**STATED PROBLEM**.
Where a line in the listing below contains the word "part", copy that line.
[Start RECORDS SUPPLIED]
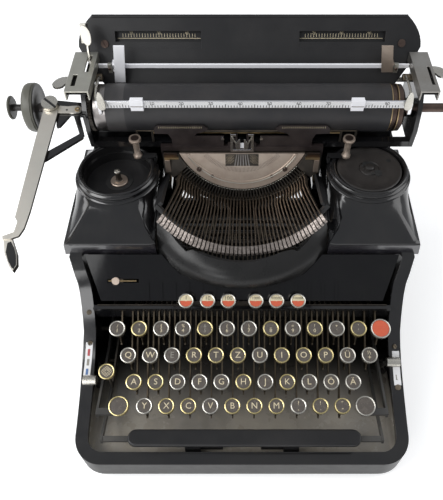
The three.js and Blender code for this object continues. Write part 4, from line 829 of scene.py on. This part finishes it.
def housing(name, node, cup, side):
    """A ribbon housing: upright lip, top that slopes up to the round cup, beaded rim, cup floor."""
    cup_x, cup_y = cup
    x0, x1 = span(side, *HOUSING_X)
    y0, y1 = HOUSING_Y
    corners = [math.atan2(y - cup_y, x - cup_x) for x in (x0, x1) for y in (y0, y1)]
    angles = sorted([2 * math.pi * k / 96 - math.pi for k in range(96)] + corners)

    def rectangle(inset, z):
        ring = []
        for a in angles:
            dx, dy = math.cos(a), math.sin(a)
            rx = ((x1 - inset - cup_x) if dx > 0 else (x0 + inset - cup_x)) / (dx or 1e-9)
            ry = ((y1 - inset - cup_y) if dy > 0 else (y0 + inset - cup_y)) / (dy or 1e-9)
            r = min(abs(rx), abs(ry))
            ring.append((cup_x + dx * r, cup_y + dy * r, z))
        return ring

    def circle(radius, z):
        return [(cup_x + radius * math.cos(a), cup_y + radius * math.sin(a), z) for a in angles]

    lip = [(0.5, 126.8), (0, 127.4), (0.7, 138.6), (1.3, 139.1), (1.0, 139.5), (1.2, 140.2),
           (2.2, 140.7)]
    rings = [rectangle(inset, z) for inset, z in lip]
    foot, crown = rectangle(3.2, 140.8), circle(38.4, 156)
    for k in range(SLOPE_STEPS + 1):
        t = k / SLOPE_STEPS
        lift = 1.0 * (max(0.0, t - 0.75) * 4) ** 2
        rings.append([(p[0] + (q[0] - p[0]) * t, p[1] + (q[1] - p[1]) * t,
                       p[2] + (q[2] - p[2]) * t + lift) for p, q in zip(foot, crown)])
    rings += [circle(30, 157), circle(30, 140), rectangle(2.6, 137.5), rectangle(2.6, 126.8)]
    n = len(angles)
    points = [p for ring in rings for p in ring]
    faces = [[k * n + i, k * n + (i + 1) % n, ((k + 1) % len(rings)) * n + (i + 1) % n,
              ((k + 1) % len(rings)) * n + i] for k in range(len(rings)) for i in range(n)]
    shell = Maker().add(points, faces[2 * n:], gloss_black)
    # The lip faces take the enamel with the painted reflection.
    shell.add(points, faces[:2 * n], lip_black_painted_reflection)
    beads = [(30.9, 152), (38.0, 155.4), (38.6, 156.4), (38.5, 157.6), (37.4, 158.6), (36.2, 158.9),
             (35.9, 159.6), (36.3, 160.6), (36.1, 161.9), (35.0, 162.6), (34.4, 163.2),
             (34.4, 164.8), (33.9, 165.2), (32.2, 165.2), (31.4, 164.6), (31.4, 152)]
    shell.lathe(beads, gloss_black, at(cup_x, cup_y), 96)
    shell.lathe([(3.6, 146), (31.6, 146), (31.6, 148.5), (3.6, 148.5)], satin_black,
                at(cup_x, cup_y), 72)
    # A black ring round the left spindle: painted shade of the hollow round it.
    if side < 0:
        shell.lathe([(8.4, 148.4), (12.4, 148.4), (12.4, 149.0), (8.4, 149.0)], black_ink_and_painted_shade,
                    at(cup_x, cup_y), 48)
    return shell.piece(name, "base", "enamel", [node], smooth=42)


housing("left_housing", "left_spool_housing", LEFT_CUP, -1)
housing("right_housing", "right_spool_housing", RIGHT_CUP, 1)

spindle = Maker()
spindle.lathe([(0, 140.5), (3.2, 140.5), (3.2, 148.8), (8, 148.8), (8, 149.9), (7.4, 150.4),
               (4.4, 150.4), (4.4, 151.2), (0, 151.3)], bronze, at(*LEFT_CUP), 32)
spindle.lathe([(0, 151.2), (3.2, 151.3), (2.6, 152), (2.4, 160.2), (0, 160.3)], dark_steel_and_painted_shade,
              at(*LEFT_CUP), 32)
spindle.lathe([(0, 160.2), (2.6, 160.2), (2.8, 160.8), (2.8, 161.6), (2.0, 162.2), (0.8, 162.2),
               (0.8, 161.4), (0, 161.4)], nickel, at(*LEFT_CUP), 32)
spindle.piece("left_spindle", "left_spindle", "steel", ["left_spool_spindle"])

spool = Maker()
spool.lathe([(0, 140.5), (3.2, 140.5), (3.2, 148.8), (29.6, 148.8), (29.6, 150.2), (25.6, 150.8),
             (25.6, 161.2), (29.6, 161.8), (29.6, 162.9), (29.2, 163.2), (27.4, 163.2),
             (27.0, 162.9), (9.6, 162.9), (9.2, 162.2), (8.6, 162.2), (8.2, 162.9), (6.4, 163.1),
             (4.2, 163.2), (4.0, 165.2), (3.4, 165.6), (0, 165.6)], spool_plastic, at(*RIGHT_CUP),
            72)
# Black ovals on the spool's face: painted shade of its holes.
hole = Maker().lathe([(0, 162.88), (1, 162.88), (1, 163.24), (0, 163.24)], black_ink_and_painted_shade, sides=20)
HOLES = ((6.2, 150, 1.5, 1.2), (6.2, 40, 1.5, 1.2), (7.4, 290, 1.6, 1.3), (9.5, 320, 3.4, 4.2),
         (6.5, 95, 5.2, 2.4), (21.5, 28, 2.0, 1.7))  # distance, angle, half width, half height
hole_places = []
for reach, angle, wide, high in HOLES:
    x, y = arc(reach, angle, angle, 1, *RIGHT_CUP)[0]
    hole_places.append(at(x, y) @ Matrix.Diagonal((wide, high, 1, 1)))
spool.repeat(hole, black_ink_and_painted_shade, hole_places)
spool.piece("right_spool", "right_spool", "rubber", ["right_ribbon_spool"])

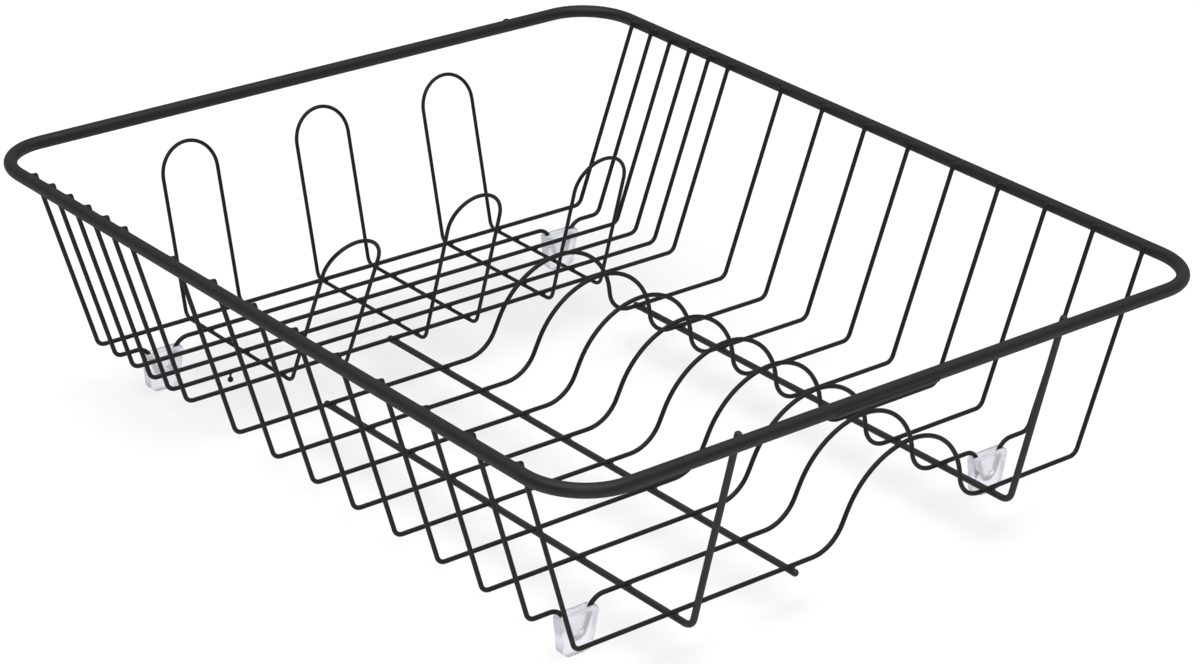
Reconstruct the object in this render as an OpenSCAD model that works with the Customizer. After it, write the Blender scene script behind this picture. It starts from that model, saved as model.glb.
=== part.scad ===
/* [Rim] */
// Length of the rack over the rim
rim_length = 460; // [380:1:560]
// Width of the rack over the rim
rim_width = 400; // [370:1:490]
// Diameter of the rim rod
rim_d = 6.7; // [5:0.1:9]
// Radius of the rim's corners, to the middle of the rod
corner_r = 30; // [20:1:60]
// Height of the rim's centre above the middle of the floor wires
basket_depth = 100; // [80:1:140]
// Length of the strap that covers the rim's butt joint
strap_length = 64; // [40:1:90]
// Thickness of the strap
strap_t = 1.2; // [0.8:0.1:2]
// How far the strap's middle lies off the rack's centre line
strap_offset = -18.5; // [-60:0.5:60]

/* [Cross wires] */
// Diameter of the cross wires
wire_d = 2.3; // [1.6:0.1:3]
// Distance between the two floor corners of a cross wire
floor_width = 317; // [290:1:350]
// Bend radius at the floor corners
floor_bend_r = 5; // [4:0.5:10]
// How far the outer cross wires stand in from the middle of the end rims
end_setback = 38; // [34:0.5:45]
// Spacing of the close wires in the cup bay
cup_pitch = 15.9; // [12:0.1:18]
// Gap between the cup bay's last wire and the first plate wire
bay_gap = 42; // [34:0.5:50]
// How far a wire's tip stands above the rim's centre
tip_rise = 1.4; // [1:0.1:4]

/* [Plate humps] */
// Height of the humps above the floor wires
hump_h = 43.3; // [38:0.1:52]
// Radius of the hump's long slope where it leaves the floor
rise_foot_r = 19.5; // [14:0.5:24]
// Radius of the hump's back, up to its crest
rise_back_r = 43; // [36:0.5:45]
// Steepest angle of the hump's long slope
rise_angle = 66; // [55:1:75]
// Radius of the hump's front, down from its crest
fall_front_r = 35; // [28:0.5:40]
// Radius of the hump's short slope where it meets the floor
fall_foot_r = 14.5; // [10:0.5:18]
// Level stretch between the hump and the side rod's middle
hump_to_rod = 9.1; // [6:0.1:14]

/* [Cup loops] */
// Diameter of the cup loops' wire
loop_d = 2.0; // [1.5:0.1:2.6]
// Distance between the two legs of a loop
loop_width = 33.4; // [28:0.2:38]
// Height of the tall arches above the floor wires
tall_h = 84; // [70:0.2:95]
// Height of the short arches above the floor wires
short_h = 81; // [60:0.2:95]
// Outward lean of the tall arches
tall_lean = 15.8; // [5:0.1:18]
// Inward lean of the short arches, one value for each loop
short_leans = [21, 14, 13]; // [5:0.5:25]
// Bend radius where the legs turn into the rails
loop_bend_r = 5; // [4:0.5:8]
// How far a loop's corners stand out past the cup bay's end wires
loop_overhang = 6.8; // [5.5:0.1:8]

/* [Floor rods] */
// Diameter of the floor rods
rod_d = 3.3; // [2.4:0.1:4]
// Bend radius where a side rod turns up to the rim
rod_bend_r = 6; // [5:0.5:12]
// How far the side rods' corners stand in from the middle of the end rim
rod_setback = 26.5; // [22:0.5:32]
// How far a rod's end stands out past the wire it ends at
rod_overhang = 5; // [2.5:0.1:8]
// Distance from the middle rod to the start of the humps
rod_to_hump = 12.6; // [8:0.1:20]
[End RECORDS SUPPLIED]
**WRITTEN RESPONSE**.
The three.js and Blender code for this object continues. Write part 4, from line 829 of scene.py on. This part finishes it.
=== part.scad ===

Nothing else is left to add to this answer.